To evaluate AI performance in sales, track AI-specific metrics like prediction accuracy rates, lead scoring precision, automated email response rates, and time saved through automation. Also, monitor how AI recommendations affect metrics like conversion rates, sales cycle length, and deal closure rates to measure the overall impact on sales performance.
What are the most important sales metrics to track for a small business?
Small businesses should focus on metrics that directly impact cash flow, such as monthly recurring revenue, customer acquisition cost, win rate, average deal size, and sales cycle length. It’s also a good idea for small businesses to track pipeline velocity and customer lifetime value to ensure sustainable growth without overcomplicating reporting.
How do sales metrics differ from marketing metrics?
Sales metrics focus on converting qualified leads into customers and generating revenue, while marketing metrics track lead generation, brand awareness, and top-of-funnel activities. Sales metrics are also meant to measure deal closure and customer relationships, and marketing metrics measure lead quality, campaign performance, and audience engagement.
What metrics can help a sales manager improve team performance?
Sales managers can improve overall team performance by monitoring individual reps through activity metrics like calls made and meetings booked, alongside conversion metrics like win rates and average deal sizes. It’s also important to track coaching indicators such as sales cycle length by rep, follow-up consistency, and quota attainment to identify skill gaps and opportunities for growth.
How do you use sales metrics to forecast revenue?

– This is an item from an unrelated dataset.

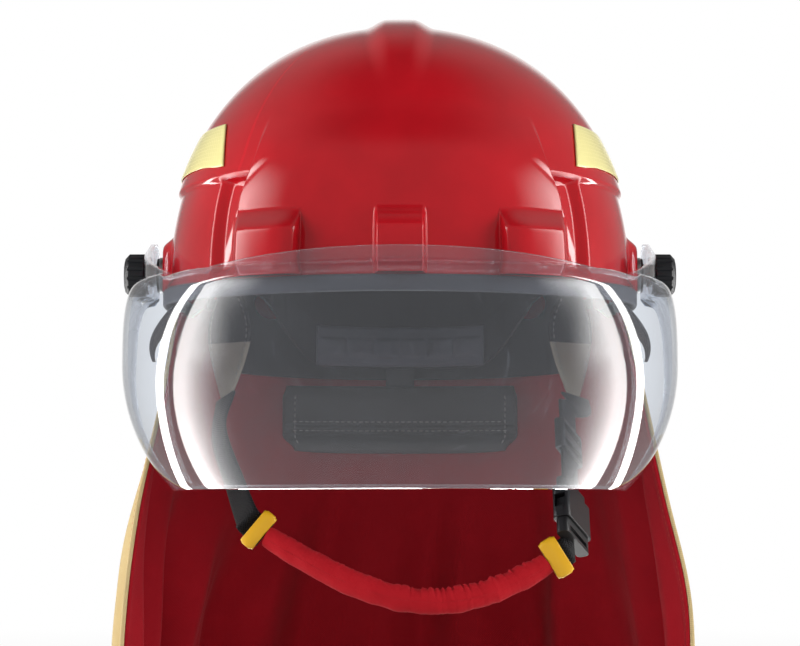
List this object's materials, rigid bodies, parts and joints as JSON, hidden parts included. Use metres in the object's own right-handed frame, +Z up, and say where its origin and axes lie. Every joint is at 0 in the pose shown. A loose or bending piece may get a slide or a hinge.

To forecast revenue using sales metrics, sales teams should combine pipeline value with historical win rates and average sales cycle length. Use weighted pipeline values based on deal stage probabilities, analyze seasonal trends from past performance, and factor in team capacity to create accurate forecasts. AI is also very helpful here in analyzing historical sales data to deliver instant predictions that are reliable and accurate.